Inside the master Systems & Control there are several specialization groups. At first I did choose for the Hybrid Systems group. However , during the summer they did merge with the Control Systems Technology group, which made them one of the strongest groups at the TU/e and one of the strongest in control theory worldwide. The reason why I did choose for this group is very simple. During my graduation presentation of the double inverted pendulum I was asked if I could compute the best possible transition between the two controllers. The system namely consisted out of two controllers one for bringing the pendulum in upwards position and one for stabilizing it. At that time I could not answer that question yet, but now and thanks to the help of Hybrid Systems, which combines continuous and discrete systems, I can answer that question! Which makes me feel kind of proud of myself.

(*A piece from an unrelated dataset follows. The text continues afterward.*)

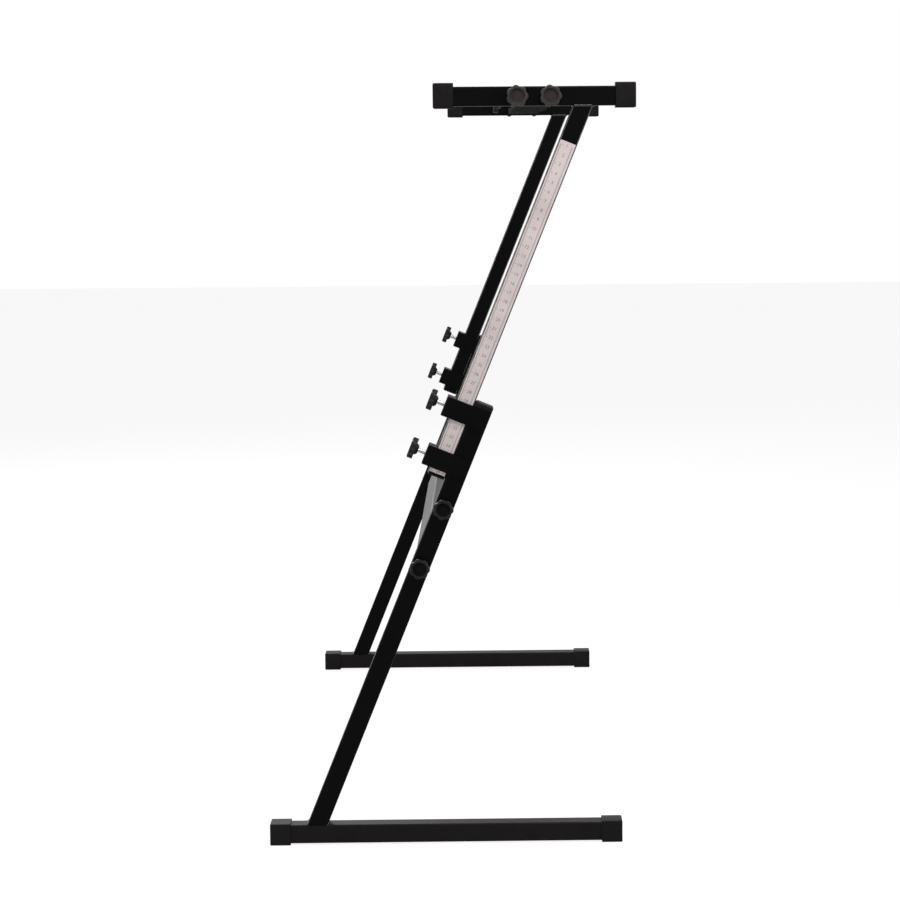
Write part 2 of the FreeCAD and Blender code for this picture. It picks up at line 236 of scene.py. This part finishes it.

Nowadays I am busy with a literature survey about several Matlab toolboxes which help in analyzing and simulation of systems in which wireless networks are involved. Wireless networks are namely increasingly more being used for control systems. To give an example where one could have used a wireless network inside a control system is my double inverted pendulum, namely at the encoder where the two pendulums meet. In that case the encoder at the connection of the two pendulums is not wired anymore. Wireless networks however bring all kind of nasty behavior with them which influences the stability of the system. Furthermore, wireless networks combined with control systems are still hard to analyze mathematically. Therefore there are still a lot of open questions to be answered around this subject.